The Tunnels will be a real economic driver and convert 'dead space' into a vibrant civic hub.

The Impacts of Unemployment

The negative social impacts of unemployment have long been known and are well documented.91 When reviewing more recent literature on the topic in the aftermath of the ‘Great Recession’ of 2008, the economic commentator Binyamin Appelbaum has noted that:

Our economic malaise has spurred a wave of research about the impact of unemployment on individuals and the broader economy. The findings are disheartening. The consequences are both devastating and enduring. People who lose jobs, even if they eventually find new ones, suffer lasting damage to their earnings potential, their health and the prospects of their children. And the longer it takes to find a new job, the deeper the damage appears to be. 92

Appelbaum also noted that “studies show that people who can’t find work become more likely as time marches on to suffer from depression and other health problems,” and that there is also a severe intergenerational impact on families and an increased likelihood of premature death,93 all of which fit with the other findings from the 2018 Market Community Survey. In a recent study, ‘disconnection from meaningful work’ has been listed as first among the causes of depression,94 echoing a 2010 Pew survey which noted that “no matter what the duration of unemployment, it’s tough being out of work, emotionally as well as financially.
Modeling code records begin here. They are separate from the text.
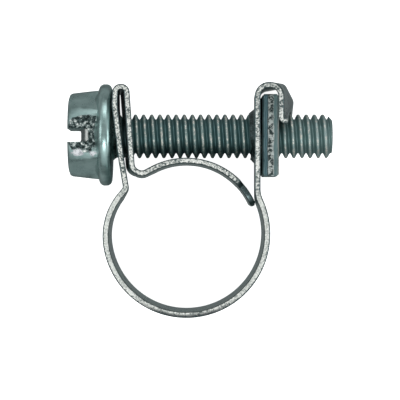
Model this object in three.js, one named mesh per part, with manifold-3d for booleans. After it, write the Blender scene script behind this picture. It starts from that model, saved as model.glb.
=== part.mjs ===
// A nut-and-bolt hose clamp for small hoses. One steel strip is bent round the hose. Its left end is
// folded into a double ear that the screw's head pulls on, and runs on under the screw as a tongue that
// bridges the gap. Its right end is a single ear, hooked over a square nut. Turning the screw draws the
// nut to the head.
//
// Millimetres. The clamp lies flat: the hose runs along Z, through the origin, and the strip's lower edge
// is at Z = 0. The screw lies along X, beside the ring, with its head towards -X.
import * as THREE from "three";
import { mergeVertices } from "three/addons/utils/BufferGeometryUtils.js";
import Module from "manifold-3d";

// Strip. Its upper and lower edges differ a little where the ears lean over.
const STRIP_WIDTH = 9;
const STRIP_THICKNESS = 0.5;
const RING_RADIUS = 6.83; // to the middle of the strip's thickness, as are all the strip's radii
const RING_END = { upper: 24, lower: 20 }; // degrees above +X at which the ring turns into the right ear
const SHOULDER_START = 188; // from here to its end the ring is bent a little tighter
const SHOULDER_RADIUS = 5.4;
const SHOULDER_END = 143;
const TONGUE_RADIUS = 6.18;
const TONGUE_TIP = 22.5;
const TONGUE_STEP = 43.3; // from here to its tip the tongue is narrower
const TONGUE_TIP_WIDTH = 6.2;
const TONGUE_ROOT = 118;
const TIP_CUT_PAST = 4; // degrees past the tip to which the cut beside it runs
const TIP_CUT_MARGIN = 0.05; // the same cut reaches this far past the tongue's faces, short of the ring

// Left ear: corners of the strip's centre line, before the bends are rounded
const TONGUE_FOOT = { upper: [-3.74, 5.0], lower: [-3.9, 5.0] };
const INNER_LEG_FOOT = { upper: [-4.57, 5.45], lower: [-5.08, 5.45] };
const FOLD_RIGHT = { upper: [-5.05, 12.4], lower: [-5.6, 12.4] };
const FOLD_LEFT = { upper: [-5.97, 12.4], lower: [-6.13, 12.4] };
const OUTER_LEG_KNEE = { upper: [-6.05, 10.9], lower: [-6.1, 10.9] };
const OUTER_LEG_BOW = { upper: [-5.45, 6.1], lower: [-5.7, 6.1] };
const OUTER_LEG_FOOT = { upper: [-5.07, 3.85], lower: [-5.3, 3.85] };
const FOLD_BEND = { upper: 0.45, lower: 0.26 };
const KNEE_BEND = 3;
const BOW_BEND = 6;
const FOOT_BEND = 0.5;
const TONGUE_FOOT_BEND = 0.8;

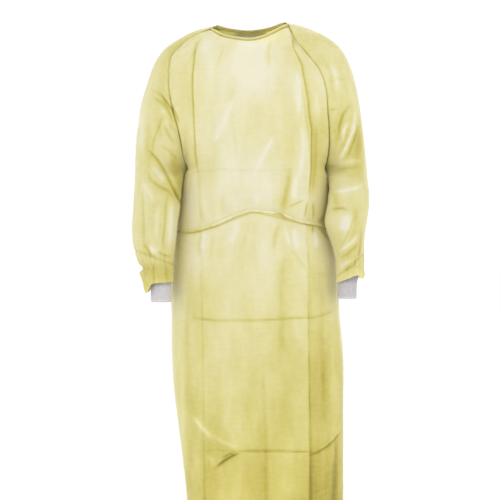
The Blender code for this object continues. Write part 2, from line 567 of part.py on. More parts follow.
def main():
    for item in list(bpy.data.objects):
        bpy.data.objects.remove(item, do_unlink=True)
    gown = bpy.data.collections.new("disposable_gown")
    bpy.context.scene.collection.children.link(gown)

    # Middle surfaces of the front and the back, hem to neck.
    front = np.concatenate(
        [
            body_rows("front", FRONT_FOLDS),
            yoke_rows("front", SEAM_FRONT_RIGHT, SEAM_FRONT_LEFT, NECK_FRONT, FRONT_FOLDS),
        ]
    )
    back = np.concatenate(
        [body_rows("back", BACK_FOLDS), yoke_rows("back", SEAM_BACK_RIGHT, SEAM_BACK_LEFT, NECK_BACK, BACK_FOLDS)]
    )
    under_row = len(side_heights())
    back[:under_row, 0], back[:under_row, -1] = front[:under_row, 0], front[:under_row, -1]

    # Middle surfaces of the sleeves, hem to neck.
    sleeves = {}
    for name, side, crest, rings, column_at in (
        ("right", -1, CREST_RIGHT, RINGS_RIGHT, 0),
        ("left", 1, CREST_LEFT, RINGS_LEFT, -1),
    ):
        sleeves[name] = sleeve_rows(
            side, front[under_row:, column_at], back[under_row:, column_at], crest, rings
        )
    tube = len(RINGS_RIGHT)

    # Normals point out of the garment; sewn edges share one.
    n_front, n_back = grid_normals(front), grid_normals(back, flip=True)
    n_sleeve = {
        "right": grid_normals(sleeves["right"], tube + 1, flip=True),
        "left": grid_normals(sleeves["left"], tube + 1),
    }
    for name, at in (("right", 0), ("left", -1)):
        for j in range(under_row):
            share_normals((n_front, (j, at)), (n_back, (j, at)))
        n = n_sleeve[name]
        n[: tube + 1, -1] = n[: tube + 1, 0]
        corner = unit(n_front[under_row, at] + n_back[under_row, at] + 2 * n[tube, 0])
        n_front[under_row, at] = n_back[under_row, at] = n[tube, 0] = n[tube, -1] = corner
        for k in range(1, RAGLAN_ROWS + 1):
            share_normals((n_front, (under_row + k, at)), (n, (tube + k, 0)))
            share_normals((n_back, (under_row + k, at)), (n, (tube + k, -1)))

    # Front panel and the two back panels, which lap at the centre back.
    gap = SEAM_GAP / 2
    front_pull = (gap, gap, 0, gap)
    build_solid("front_panel", front, n_front, WALL, pull=front_pull, corner_row=under_row, collection=gown)
    build_solid(
        "back_panel_right",
        back[:, : UNDER_END + 1],
        n_back[:, : UNDER_END + 1],
        WALL,
        pull=(gap, 0, 0, gap),
        corner_row=under_row,
        turned=True,
        collection=gown,
    )
    fade = np.clip((PANEL_COLS - np.arange(PANEL_COLS + 1)) / (PANEL_COLS - UNDER_END - 1.0), 0, 1)
    lifted = back + n_back * (LAP_LIFT * fade)[None, :, None]
    build_solid(
        "back_panel_left",
        lifted[:, OVER_START:],
        n_back[:, OVER_START:],
        WALL,
        pull=(0, gap, 0, gap),
        corner_row=under_row,
        turned=True,
        collection=gown,
    )

    # Raglan sleeves with their gathers.
    for name in ("right", "left"):
        build_solid(
            "sleeve_" + name,
            sleeves[name],
            n_sleeve[name],
            WALL,
            tube_rows=tube,
            pull=(gap, gap, 0, gap),
            turned=name == "right",
            collection=gown,
        )

    # Knit cuffs: raised ribs outside, plain inside.
    for name, side, table in (("right", -1, CUFF_RIGHT), ("left", 1, CUFF_LEFT)):
        turn = np.linspace(0, 2 * np.pi, 2 * CUFF_RIBS + 1)
        rib = np.where(np.arange(2 * CUFF_RIBS + 1) % 2 == 0, CUFF_RIB, 0.0)
        outer, inner = [], []
        for z, x, half_x, y, half_y in table[::-1]:
            less = WALL / 2 + 0.0003 + CUFF_RIB if z == table[0][0] else 0.0
            for rows, add in ((outer, rib - less), (inner, 0 * rib - less - CUFF_WALL)):
                rows.append(
                    np.stack(
                        [
                            x - (half_x + add) * np.cos(turn),
                            y - (half_y + add) * np.sin(turn),
                            np.full_like(turn, z),
                        ],
                        axis=1,
                    )
                )
        outer, inner = np.array(outer), np.array(inner)
        middle, apart = (outer + inner) / 2, outer - inner
        build_solid(
            "cuff_" + name,
            middle,
            apart,
            1.0,
            tube_rows=len(table),
            colour=KNIT,
            collection=gown,
        )

    # Neck binding: from the free edge of the upper back panel round the neck to the lower one's.
    def collar(edge_points, edge_normals, inner_points):
        return edge_points, edge_normals, unit(edge_points - inner_points)

    over = slice(OVER_START, PANEL_COLS + 1)
    pieces = [
        collar(lifted[-1, over], n_back[-1, over], lifted[-2, over]),
        collar(sleeves["left"][-1, ::-1], n_sleeve["left"][-1, ::-1], sleeves["left"][-2, ::-1]),
        collar(front[-1, ::-1], n_front[-1, ::-1], front[-2, ::-1]),
        collar(sleeves["right"][-1], n_sleeve["right"][-1], sleeves["right"][-2]),
        collar(back[-1, : UNDER_END + 1], n_back[-1, : UNDER_END + 1], back[-2, : UNDER_END + 1]),
    ]
    line = np.concatenate([p[0][(1 if k else 0) :] for k, p in enumerate(pieces)])
    norm = np.concatenate([p[1][(1 if k else 0) :] for k, p in enumerate(pieces)])
    rise = np.concatenate([p[2][(1 if k else 0) :] for k, p in enumerate(pieces)])
    keep = np.ones(len(line), bool)
    last = line[0]
    for k in range(1, len(line) - 1):
        if np.linalg.norm(line[k] - last) < 0.0035:
            keep[k] = False
        else:
            last = line[k]
    line, norm, rise = line[keep], norm[keep], rise[keep]
    for _ in range(6):
        rise[1:-1] = unit(rise[:-2] + 2 * rise[1:-1] + rise[2:])
    rise = unit(rise - (rise * norm).sum(1, keepdims=True) * norm)
    bottom = line + rise * gap
    band = np.array([bottom, bottom + rise * BIND_H])
    build_solid("neck_binding", band, np.array([norm, norm]), WALL, turned=True, collection=gown)

    # Waist tie: a tape laid on the panels' own points between two rows, moved out.
    low, high = under_row - 2 - TIE_ROW, under_row - 1 - TIE_ROW
    lift = WALL + TIE_LIFT
    fade_over = np.where(np.arange(PANEL_COLS + 1) < OVER_START - 1, 0.0, LAP_LIFT)
    fade_over = np.where(np.arange(PANEL_COLS + 1) > UNDER_END, LAP_LIFT * fade, fade_over)
    tie_rows = []
    for j in (low, high):
        f = front[j] + n_front[j] * lift
        b = back[j] + n_back[j] * (lift + fade_over)[:, None]
        tie_rows.append(np.concatenate([f, b[-2:0:-1], f[:1]]))
    tie_normals = np.array(
        [np.concatenate([n_front[j], n_back[j, -2:0:-1], n_front[j, :1]]) for j in (low, high)]
    )
    build_solid("waist_tie", np.array(tie_rows), tie_normals, WALL, tube_rows=2, collection=gown)

    # Knots and hanging ends of both ties, on the upper back panel's own points, moved out.
    def on_panel(row, at, out):
        j, i = min(int(row), len(lifted) - 2), min(int(at), PANEL_COLS - 1)
        a, b = row - j, at - i
        spots = []
        for grid in (lifted, n_back):
            low_edge = grid[j, i] * (1 - b) + grid[j, i + 1] * b
            high_edge = grid[j + 1, i] * (1 - b) + grid[j + 1, i + 1] * b
            spots.append(low_edge * (1 - a) + high_edge * a)
        normal = unit(spots[1])
        return spots[0] + normal * out, normal

    for tie, row, at, half, base, ends in (
        ("waist", low + 0.5, 10.2, 0.40, WALL + TIE_LIFT + WALL / 2 + 0.0004, WAIST_ENDS),
        ("neck", len(lifted) - 1.12, 9.6, 0.80, WALL / 2 + 0.0006, NECK_ENDS),
    ):
        size = np.array([0.35, 0.8, 1.0, 0.8, 0.35])
        spots = [
            on_panel(row, at + step, base + KNOT_T / 2 * thick)
            for step, thick in zip(np.linspace(-half, half, 5), size)
        ]
        ribbon(
            tie + "_knot",
            [s[0] for s in spots],
            [s[1] for s in spots],
            KNOT_W * (0.6 + 0.4 * size),
            KNOT_T * size,
            gown,
        )
        for name, path in ends:
            spots = [on_panel(j, i, WALL / 2 + 0.0008 + WALL / 2) for j, i in path]
            ribbon(
                f"{tie}_tie_end_{name}",
                [s[0] for s in spots],
                [s[1] for s in spots],
                [END_W] * len(spots),
                [WALL] * len(spots),
                gown,
            )


main()
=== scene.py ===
import math

import bmesh
import bpy
import numpy as np
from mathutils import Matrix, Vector


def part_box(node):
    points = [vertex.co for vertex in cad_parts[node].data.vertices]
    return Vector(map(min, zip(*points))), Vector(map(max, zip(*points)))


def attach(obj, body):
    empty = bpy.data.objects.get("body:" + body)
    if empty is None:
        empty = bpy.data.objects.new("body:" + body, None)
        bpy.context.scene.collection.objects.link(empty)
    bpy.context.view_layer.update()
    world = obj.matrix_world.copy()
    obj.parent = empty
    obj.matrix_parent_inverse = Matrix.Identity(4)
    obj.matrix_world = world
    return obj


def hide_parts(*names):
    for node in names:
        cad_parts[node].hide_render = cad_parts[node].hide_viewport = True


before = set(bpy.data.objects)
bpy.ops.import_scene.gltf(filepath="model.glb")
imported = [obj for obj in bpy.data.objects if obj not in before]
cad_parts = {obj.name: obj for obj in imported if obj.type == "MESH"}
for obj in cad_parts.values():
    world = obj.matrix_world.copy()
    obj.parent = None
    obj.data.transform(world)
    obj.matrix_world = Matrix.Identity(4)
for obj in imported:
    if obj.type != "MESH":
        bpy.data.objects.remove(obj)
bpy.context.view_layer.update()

scene = bpy.context.scene
scene.view_settings.view_transform = "Standard"

# Camera: a portrait view from straight ahead, level with the hips, far enough away to keep the
# sleeves as wide as they look on the gown. It cuts the skirt off at the calf.
CAMERA_AWAY = 4.0
CAMERA_Z = -0.5424
VIEW_WIDTH = 1.2
lens = bpy.data.cameras.new("camera")
lens.sensor_width = 36.0
lens.lens = lens.sensor_width * CAMERA_AWAY / VIEW_WIDTH
camera = bpy.data.objects.new("camera", lens)
camera.location = (0.0, -CAMERA_AWAY, CAMERA_Z)
camera.rotation_euler = (math.pi / 2, 0.0, 0.0)
scene.collection.objects.link(camera)
scene.camera = camera


# Front panel: the whole front from hem to neck, one piece of thin spunbond polypropylene. It was
# packed folded, so folding creases run down and across it. The waist tie gathers it, and the
# skirt hangs free below.
CAD_WALL = 0.0012
CLOTH_THICKNESS = 0.0005
PANEL_STEP = 0.0037


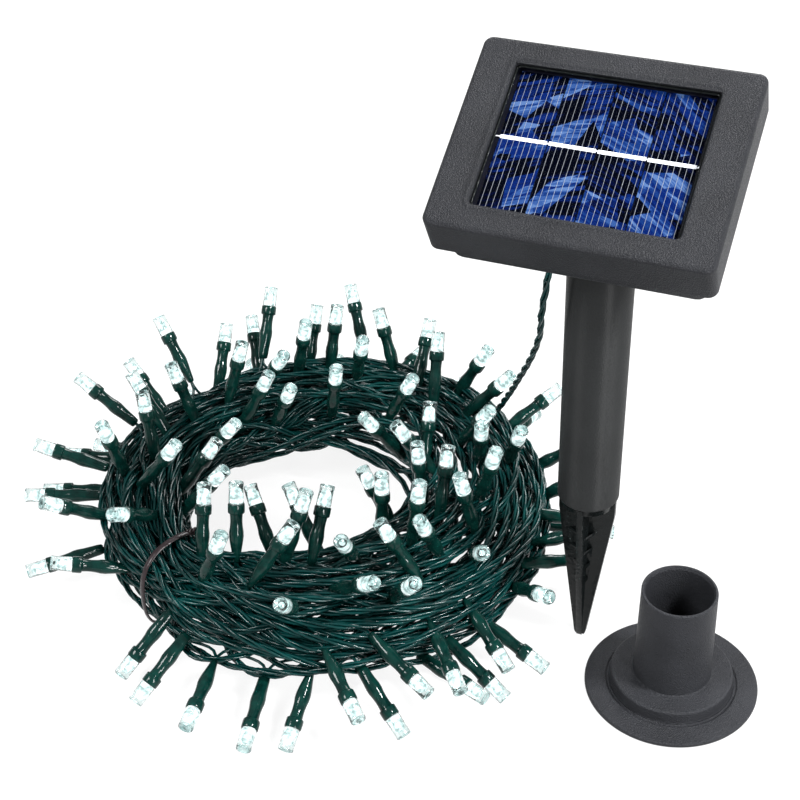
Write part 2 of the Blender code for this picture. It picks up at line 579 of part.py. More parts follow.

The survey documents the emotional burden-from fretful nights to family fights and dwindling self-respect-that jobless workers face” and that “unemployment often weakened ties to family and friends at perhaps a time when the unemployed most needed support.”95 A 2010 report by the Federal Reserve Bank of Chicago has noted that “high levels of long­term unemployment typically persist well into an economic recovery, since firms tend to hire the long-term unemployed last.”96 We have seen earlier in this document how the Market as a community was actively impoverished and marginalised by a number of state policies. Subsequent economic crises have only compounded the problem, as individuals and then wider family units become locked into a cycle of unemployment and poverty. In a 2007 paper on the link between poverty and education, the Joseph Rowntree Foundation noted that

A primary cause of child poverty is a lack of opportunities among parents with low skills and low qualifi.cations. Such parents are less likely to work, and if they do work they are more likely to have low earnings. The task of balancing the economic demands of raising a family and the need to fi.nd time to devote to children is much harder for people in low-paid jobs with limited power to negotiate working arrangements. Where parents have to make a choice between low income and long hours, it is difficult to give children good life chances. 97

Research has shown that someone who has grown up in poverty is disadvantaged well into adulthood. This is to a large extent because people from disadvantaged homes are less likely to get good educational qualifications.98 Unemployment, the active deindustrialisation that produced it, and the planning policies and techniques which enforce it, are key examples of the multiple factors which combine to disconnect the people of the Market from their city. Some would dismiss the community’s claim to disconnection from the physical, social and economic life of Belfast as nonsense, arguing that it lies in the heart of the city and adjacent to the numerous new industries. These claims are in themselves nonsense, as we also seen in this document, the Market
– and all other inner-city working class communities – were actively cut off from,
and then locked out of, Belfast’s new found prosperity. We need only look at the recent economic devastation wrought to the heart
of Belfast by the Primark fire to see how barriers and the blockage of thoroughfares
– both physical and psychological – have a widespread and rolling impact on an area. Dr Brendan Murtagh of Queen’s University has recently made note of the impact of Belfast’s uneven prosperity and the challenges facing communities like the Market, writing that

The knowledge economy that has expanded a more cosmopolitan and outward looking city is off-limits to the most divided and disadvantaged communities. They face a skills mismatch (with depressingly low levels of literacy and numeracy, especially among young males); and a spatial mismatch, in that new jobs are concentrated in investment sites that are not close to (or interested in) the poorest places. A different regime, that is more sustainable in these conditions, has emerged in the form of social enterprises, intermediary labour markets, local trading, and (limited) community finance. It is not particularly new but has a proven record of success in creating jobs, labour mobility, cooperative start-ups, and in delivering services in areas where private and (increasingly) public markets are failing. 99

Rebuilding the Local Economy:

Our Actions for Government

By now we have seen the long-term, systemic and interconnected nature of the problems identified in the 2018 Market Community Survey – problems which the residents endure every day as their lived experience. The community has not been passive on these issues, and in the last year alone the Market Development Association has helped over 100 residents through employment training courses, and has continued to lead in the development of the Tunnels Project, and more recently explored the possibility of a social and tourism centre in the area, both of which could create in excess of 120 rewarding and well-paid jobs between them – in turn creating the type of inclusive and sustainable economic development called for above by Dr Murtagh above. The Market community is full of talent and ambition. We just need the resources to unlock it. In order to do this, we demand the immediate development and implementation of fully resourced employment and economic development strategy for the area, to be implemented in conjunction with the Overdevelopment, Housing, and other Market Human Rights Indicators.